City Room As The Fabrication Lab
City Room As The Central Plaza
The city room in the center serves as a central plaza for multiple purposes. A series of big events can accommodate in the central plaza due to its tremendous open space. For instance, it could be the exhibition hall of the spacecraft of the newest research and development. Also, it can be converted into a live concert hall with the capacity of thousands of audiences.

City Room As Central Plaza
Structural Transferring Place: The Factory
As mentioned, the factory layer in the middle acts as the transfer plate between the city rooms below and the housing above. It’s the space that accommodates the mass production robotic manufacturing streamlines as well as research institutes with space for sharing and communicating.

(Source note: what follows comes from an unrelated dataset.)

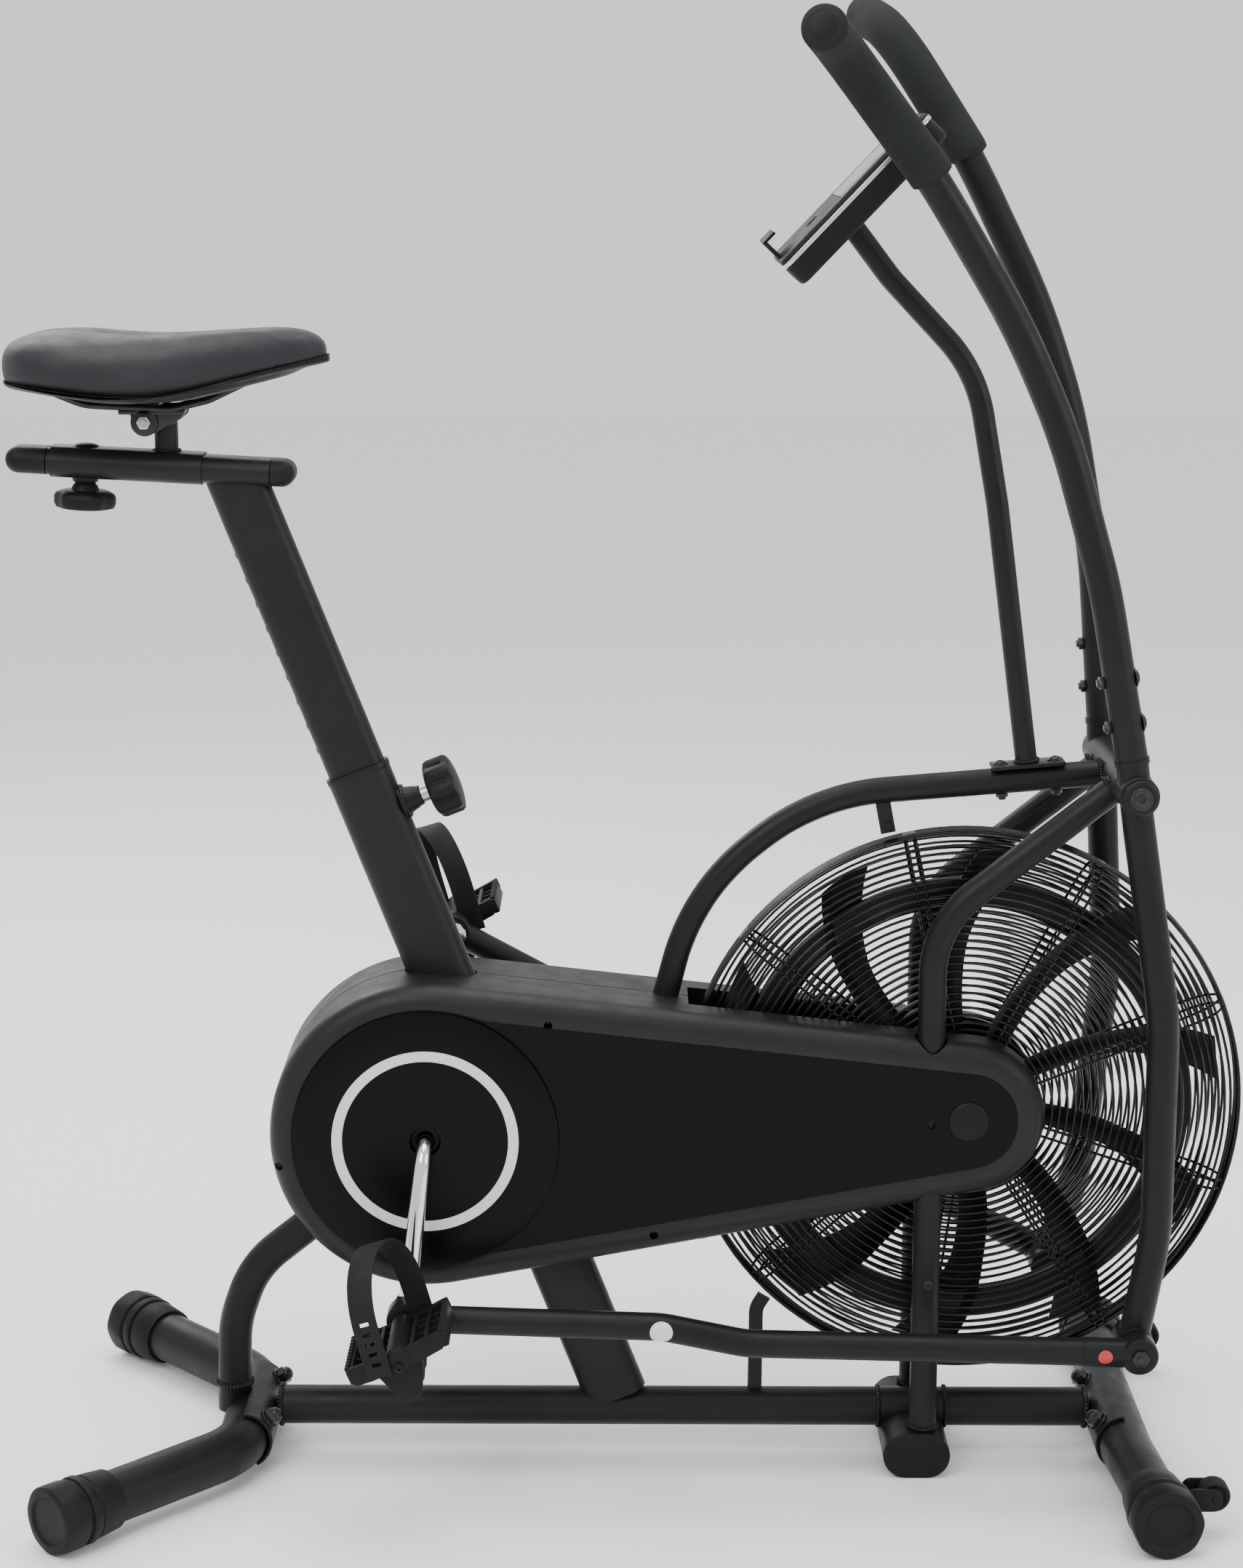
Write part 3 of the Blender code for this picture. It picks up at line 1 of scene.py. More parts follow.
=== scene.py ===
"""Air bike: its visible model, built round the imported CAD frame. Metres; +X forward, -Y the rider's right."""
import json
from math import acos, atan2, copysign, cos, exp, hypot, pi, radians, sin, sqrt, tan

import bmesh
import bpy
from mathutils import Matrix, Vector


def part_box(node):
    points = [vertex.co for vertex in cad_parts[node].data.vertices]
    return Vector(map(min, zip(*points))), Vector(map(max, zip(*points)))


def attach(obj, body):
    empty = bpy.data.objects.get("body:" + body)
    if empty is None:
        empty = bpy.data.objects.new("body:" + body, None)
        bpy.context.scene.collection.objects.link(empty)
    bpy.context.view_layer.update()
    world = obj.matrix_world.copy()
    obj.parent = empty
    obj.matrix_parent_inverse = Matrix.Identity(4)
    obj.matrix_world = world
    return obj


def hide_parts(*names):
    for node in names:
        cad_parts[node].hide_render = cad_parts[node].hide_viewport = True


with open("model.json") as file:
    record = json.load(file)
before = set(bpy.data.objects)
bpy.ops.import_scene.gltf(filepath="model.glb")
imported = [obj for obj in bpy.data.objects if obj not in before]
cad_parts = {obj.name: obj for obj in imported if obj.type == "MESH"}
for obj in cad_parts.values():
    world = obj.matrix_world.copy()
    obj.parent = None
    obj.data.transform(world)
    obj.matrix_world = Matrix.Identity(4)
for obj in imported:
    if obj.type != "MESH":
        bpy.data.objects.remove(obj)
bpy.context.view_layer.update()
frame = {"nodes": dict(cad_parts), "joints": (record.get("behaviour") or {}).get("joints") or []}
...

Structural Transferring Plate: The Factory
The Second Ground Above The Factory: Housing & Garden
Different types of housing buildings and various types of units can be provided on the second ground above the factory level. Small rental units are provided above the station city room which response to the huge flow in the adjacent station and their temporary needs for accommodation. Also, near the educational institutes, there is a provision of student housing with shared common space, in which the enlarged corridor becomes the platform for interaction that is buffered by the landscape. The others are medium and large units for families and people who work and live here, which also accommodate the extended corridors that act as social spaces and the response to the tropical climate as well.
In a nutshell, by using Factory and makerspace as the framework and organizer, the city rooms are introduced as the prototype to integrate social space that accommodates various programs and city life with makerspace and factory, through which urban synergy is achieved.